Australia records over 8,000 confirmed COVID-19 cases

The number of confirmed COVID-19 cases in Australia has surpassed 8,000 on Thursday.

As at 3:00 p.m. on Thursday, a total of 8,001 cases have been reported in the country, including 104 deaths and 7,090 recovered cases, according to the Department of Health.

The department also said that the number of new cases in last 24 hours is 86.

Of the new cases, 77 were in Victoria but five previously confirmed cases were removed from the state’s tally, resulting in a net increase of 72.

“There have been 332 confirmed cases of coronavirus in Victoria that have been acquired through unknown transmission. There are currently 415 active cases in Victoria,” said a media release from the Department of Health and Human Services in Victoria.

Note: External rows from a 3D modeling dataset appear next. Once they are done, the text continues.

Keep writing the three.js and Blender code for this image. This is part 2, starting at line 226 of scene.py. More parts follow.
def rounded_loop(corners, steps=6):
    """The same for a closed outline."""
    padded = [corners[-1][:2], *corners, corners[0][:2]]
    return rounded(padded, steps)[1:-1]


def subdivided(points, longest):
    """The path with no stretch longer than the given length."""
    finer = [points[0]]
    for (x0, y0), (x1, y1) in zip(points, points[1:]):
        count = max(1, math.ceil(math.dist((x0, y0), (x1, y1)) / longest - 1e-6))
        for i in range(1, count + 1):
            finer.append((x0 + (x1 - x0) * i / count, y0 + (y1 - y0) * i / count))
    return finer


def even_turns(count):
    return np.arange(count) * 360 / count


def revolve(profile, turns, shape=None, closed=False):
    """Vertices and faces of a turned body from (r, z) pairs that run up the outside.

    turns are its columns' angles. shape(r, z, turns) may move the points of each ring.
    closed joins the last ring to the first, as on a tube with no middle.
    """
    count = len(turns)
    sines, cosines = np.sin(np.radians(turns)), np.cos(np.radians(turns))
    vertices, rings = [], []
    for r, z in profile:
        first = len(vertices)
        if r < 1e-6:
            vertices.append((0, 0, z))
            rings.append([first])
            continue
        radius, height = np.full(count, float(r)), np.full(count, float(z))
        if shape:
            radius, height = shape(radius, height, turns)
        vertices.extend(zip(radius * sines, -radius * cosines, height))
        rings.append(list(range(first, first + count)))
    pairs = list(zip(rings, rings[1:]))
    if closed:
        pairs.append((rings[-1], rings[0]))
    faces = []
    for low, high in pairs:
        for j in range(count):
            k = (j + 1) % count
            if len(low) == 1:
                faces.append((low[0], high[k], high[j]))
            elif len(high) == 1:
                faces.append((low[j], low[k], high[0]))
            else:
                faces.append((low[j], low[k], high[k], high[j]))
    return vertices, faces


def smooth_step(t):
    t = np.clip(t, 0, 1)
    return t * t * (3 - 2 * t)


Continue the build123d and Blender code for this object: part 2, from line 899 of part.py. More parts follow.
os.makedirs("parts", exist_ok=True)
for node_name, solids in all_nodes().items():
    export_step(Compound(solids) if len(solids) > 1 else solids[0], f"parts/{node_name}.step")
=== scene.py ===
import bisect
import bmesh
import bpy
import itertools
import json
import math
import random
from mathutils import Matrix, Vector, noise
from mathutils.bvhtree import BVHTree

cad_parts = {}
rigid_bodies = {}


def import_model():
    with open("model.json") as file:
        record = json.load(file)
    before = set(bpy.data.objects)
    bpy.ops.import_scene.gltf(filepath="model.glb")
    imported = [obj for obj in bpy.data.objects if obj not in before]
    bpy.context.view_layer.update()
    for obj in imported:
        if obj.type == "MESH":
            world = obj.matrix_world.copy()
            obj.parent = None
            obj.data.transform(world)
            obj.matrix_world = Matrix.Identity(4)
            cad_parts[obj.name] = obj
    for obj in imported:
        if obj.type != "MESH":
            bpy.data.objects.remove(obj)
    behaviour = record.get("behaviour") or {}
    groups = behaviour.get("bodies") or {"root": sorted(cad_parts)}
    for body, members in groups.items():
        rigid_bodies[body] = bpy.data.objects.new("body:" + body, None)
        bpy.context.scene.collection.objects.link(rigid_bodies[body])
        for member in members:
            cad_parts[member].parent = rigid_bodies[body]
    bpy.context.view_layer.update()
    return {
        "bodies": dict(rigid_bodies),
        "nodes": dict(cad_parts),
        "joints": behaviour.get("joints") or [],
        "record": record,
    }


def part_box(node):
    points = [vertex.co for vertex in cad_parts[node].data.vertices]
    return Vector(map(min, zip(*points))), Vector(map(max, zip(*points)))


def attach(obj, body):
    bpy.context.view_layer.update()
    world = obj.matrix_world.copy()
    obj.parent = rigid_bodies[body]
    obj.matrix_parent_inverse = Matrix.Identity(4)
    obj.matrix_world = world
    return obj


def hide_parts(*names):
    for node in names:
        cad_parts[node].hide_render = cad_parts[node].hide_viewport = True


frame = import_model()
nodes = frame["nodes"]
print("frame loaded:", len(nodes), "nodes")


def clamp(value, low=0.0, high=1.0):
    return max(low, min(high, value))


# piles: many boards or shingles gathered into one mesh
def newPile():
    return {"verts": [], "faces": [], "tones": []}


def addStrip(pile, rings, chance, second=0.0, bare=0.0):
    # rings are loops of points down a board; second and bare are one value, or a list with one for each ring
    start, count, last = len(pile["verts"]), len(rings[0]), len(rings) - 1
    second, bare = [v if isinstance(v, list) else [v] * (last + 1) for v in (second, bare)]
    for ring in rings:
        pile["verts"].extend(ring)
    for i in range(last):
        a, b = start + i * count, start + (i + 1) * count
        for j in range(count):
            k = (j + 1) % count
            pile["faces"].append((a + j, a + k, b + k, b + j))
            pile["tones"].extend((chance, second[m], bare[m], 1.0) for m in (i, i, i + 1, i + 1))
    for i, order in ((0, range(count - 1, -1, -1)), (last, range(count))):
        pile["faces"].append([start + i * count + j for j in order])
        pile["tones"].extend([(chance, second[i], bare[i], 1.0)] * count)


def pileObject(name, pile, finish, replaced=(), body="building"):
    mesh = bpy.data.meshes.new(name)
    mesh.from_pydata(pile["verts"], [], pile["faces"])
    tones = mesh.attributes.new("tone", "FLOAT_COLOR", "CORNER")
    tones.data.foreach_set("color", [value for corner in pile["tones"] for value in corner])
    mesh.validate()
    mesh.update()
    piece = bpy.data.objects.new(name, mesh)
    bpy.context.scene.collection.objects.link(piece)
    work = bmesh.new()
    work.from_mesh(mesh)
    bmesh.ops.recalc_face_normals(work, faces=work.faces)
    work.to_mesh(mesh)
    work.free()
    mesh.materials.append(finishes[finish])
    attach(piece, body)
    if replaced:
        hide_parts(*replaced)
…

“This is the sixteenth consecutive day of double-digit case growth in Victoria, with a continuing and concerning number of new cases associated with transmission in households and families.”

The Victorian government has announced targeted restrictions for a number of Melbourne suburbs in 10 postcodes that have experienced a spike in positive COVID-19 cases.

From Thursday, people who live in these restricted postcodes are only allowed to go out for four reasons: shopping for food and supplies, medical care and caregiving, exercise and study or work if unable to work or study from home.

Also on Thursday, the Northern Territory (NT) has confirmed its first new case in more than 80 days after a Darwin man who returned from overseas via Melbourne tested positive to the virus.

Addressing the continued spike in cases in Victoria on Thursday, Federal Health Minister Greg Hunt said that he was confident that a progressive opening of domestic borders could happen at the same time as local outbreak is contained.

It comes after several state governments announced that Victorians will be excluded from their plans to re-open borders in July.

“What we’re trying to do is make sure that Australians get their lives back – get access to their families back – but at the same time, we keep each other safe, which is why we have this model of rapid testing, rapid tracing and local containment where there are outbreaks,” Hunt told Australian Broadcasting Corporation (ABC) television.